Niedecker first experimented with the method in 1945, with “Crèvecoeur,” a condensation of Letters from an American Farmer into 45 long lines in the first person. The poem was unpublished, and she later condensed it further into two short, third-person poems in the “For Paul” sequence. These were followed by very short first-person poems taken out of the writings or letters of Kepler, the naturalist Aimé Bonpland, Linnaeus, John Adams, T. E. Lawrence, and Santayana , and third-person tiny capsule biographies of Margaret Fuller, Mary Shelley, and Swedenborg.

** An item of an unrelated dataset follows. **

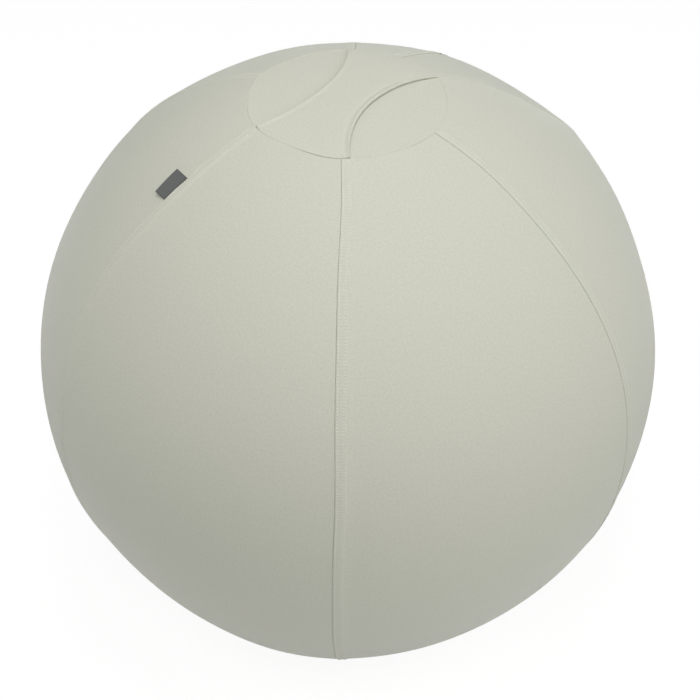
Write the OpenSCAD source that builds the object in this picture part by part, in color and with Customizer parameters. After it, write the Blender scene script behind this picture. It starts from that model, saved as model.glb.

Finally, in the 1960’s, in her last years, more than half of her work was devoted to historical condensation: the great long sequences, “North Central” (out of Radisson, Joliet, Schoolcraft, and other explorers), “Thomas Jefferson,” “His Carpets Flowered” (out of William Morris), and “Darwin,” as well as short poems from or on Jefferson (again), John and Abigail Adams, Gerard Manley Hopkins, Michelangelo, and Wallace Stevens.

This was a return to one of poetry’s primary traditional roles, as the repository for what a culture has known about itself. A role explored by only a handful of the American modernists: Pound, Williams (in American Grain and Paterson), Eliot (in The Waste Land), Reznikoff, Rexroth, Rukeyser, Olson, Duncan and, these days, perhaps only Susan Howe and Ed Sanders. Niedecker, among them, was the most extreme and the most crystalline. In her history poems, she was an intense lyric poet with epic content, and she has neither peers nor followers for her “holy / slowly / mulled over / matter.”